Given task:
Return the lines from the one that contains "for end_name, face" through the one that contains "before = set(bpy.data.objects)", both included, exactly as written and with nothing added.

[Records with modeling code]
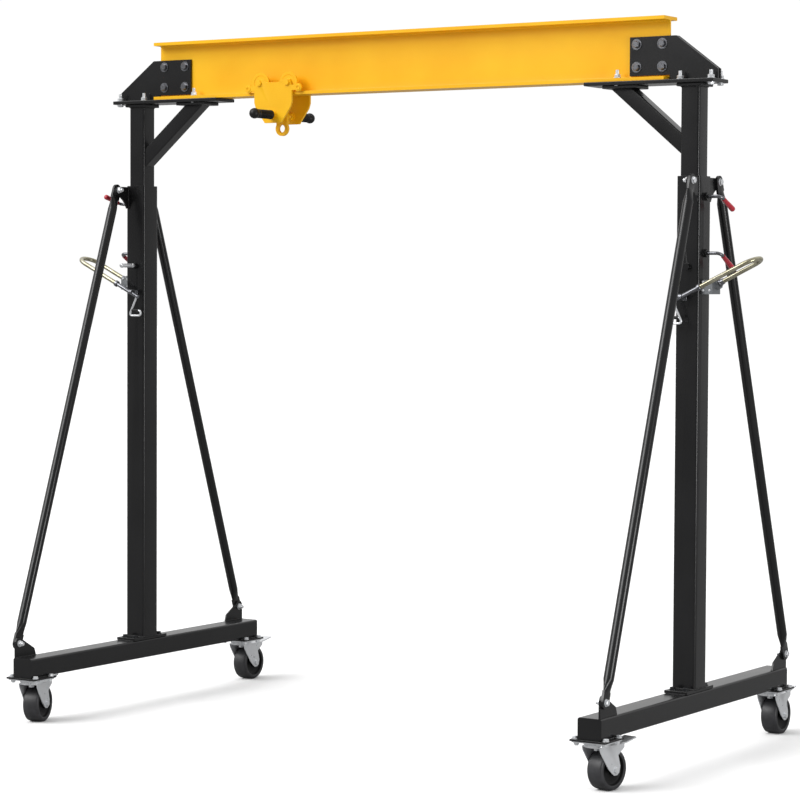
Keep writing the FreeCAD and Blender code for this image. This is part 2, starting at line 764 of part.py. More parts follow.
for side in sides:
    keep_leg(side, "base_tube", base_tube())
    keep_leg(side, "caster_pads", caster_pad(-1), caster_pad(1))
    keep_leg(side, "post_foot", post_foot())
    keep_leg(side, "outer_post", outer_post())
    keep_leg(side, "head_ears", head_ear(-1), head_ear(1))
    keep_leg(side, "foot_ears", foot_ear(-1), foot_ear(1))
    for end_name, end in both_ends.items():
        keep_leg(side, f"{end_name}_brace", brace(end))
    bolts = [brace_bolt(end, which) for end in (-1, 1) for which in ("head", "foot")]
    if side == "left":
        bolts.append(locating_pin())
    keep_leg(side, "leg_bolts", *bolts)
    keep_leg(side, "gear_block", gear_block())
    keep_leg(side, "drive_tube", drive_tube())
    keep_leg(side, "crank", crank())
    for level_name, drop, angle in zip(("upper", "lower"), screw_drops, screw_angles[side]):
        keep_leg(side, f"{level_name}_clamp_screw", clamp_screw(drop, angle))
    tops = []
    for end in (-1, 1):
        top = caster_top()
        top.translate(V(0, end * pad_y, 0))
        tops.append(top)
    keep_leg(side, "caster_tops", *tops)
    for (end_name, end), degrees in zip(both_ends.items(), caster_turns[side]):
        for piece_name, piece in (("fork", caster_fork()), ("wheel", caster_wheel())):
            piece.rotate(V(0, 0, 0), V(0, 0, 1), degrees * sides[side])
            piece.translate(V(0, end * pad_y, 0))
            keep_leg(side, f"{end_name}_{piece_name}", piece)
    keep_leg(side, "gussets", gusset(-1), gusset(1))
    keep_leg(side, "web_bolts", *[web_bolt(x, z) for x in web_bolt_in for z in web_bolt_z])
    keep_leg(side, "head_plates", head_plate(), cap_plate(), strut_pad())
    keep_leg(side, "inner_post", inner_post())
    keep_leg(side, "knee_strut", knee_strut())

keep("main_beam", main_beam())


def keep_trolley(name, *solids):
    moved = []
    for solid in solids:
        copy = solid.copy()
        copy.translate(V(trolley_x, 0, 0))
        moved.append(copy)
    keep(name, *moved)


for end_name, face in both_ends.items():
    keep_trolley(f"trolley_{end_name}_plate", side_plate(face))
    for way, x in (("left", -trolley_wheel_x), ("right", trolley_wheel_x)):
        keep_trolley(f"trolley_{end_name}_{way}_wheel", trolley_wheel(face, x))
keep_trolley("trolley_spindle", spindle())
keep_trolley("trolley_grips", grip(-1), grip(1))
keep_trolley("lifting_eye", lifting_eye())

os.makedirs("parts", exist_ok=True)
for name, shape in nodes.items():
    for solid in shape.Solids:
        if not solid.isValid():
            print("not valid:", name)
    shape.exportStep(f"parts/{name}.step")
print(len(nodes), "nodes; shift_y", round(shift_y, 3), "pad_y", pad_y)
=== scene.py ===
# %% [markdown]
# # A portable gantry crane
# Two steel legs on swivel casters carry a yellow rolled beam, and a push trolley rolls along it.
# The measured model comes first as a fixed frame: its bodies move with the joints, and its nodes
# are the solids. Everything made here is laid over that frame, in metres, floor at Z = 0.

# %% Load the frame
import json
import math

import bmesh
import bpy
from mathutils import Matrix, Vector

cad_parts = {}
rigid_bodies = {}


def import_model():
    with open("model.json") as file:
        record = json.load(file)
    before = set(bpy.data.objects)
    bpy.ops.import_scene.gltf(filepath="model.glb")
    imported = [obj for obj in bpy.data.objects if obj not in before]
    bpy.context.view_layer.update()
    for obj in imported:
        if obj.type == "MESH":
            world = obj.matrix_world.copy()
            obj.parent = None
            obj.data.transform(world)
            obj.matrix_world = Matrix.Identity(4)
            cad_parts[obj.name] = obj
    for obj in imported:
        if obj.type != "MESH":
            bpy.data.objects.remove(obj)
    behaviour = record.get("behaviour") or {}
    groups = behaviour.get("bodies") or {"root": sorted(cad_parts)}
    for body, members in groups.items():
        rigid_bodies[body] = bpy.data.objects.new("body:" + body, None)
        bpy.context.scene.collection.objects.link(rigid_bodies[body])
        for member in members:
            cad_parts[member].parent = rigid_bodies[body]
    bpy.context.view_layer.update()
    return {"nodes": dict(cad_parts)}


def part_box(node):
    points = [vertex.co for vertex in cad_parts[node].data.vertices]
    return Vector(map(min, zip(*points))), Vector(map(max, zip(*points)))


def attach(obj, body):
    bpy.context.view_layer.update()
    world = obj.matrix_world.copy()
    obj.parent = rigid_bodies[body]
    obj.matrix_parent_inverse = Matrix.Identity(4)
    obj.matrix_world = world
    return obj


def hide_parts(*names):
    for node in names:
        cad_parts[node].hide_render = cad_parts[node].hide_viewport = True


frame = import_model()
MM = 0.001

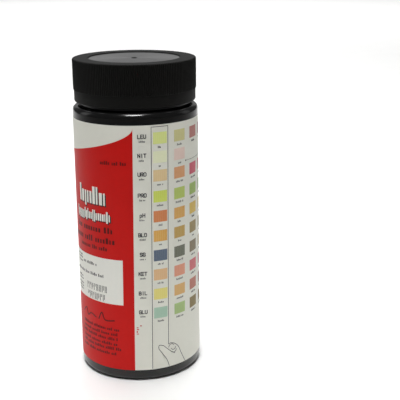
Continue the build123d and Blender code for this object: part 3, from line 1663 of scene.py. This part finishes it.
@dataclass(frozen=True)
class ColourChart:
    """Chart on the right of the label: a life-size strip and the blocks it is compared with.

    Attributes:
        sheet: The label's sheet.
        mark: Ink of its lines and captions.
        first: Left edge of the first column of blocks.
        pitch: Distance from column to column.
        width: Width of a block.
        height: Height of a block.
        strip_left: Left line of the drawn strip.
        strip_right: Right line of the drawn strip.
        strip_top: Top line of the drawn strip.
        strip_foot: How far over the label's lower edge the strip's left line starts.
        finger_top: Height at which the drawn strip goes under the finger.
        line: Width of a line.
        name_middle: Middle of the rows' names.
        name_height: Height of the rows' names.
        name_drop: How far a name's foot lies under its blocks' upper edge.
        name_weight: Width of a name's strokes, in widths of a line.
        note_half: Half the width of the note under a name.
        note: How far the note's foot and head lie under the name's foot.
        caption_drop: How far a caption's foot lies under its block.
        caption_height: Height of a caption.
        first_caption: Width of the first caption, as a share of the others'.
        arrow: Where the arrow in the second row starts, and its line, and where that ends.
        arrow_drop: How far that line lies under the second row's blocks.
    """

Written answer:
for end_name, face in both_ends.items():
    keep_trolley(f"trolley_{end_name}_plate", side_plate(face))
    for way, x in (("left", -trolley_wheel_x), ("right", trolley_wheel_x)):
        keep_trolley(f"trolley_{end_name}_{way}_wheel", trolley_wheel(face, x))
keep_trolley("trolley_spindle", spindle())
keep_trolley("trolley_grips", grip(-1), grip(1))
keep_trolley("lifting_eye", lifting_eye())

os.makedirs("parts", exist_ok=True)
for name, shape in nodes.items():
    for solid in shape.Solids:
        if not solid.isValid():
            print("not valid:", name)
    shape.exportStep(f"parts/{name}.step")
print(len(nodes), "nodes; shift_y", round(shift_y, 3), "pad_y", pad_y)
=== scene.py ===
# %% [markdown]
# # A portable gantry crane
# Two steel legs on swivel casters carry a yellow rolled beam, and a push trolley rolls along it.
# The measured model comes first as a fixed frame: its bodies move with the joints, and its nodes
# are the solids. Everything made here is laid over that frame, in metres, floor at Z = 0.

# %% Load the frame
import json
import math

import bmesh
import bpy
from mathutils import Matrix, Vector

cad_parts = {}
rigid_bodies = {}


def import_model():
    with open("model.json") as file:
        record = json.load(file)
    before = set(bpy.data.objects)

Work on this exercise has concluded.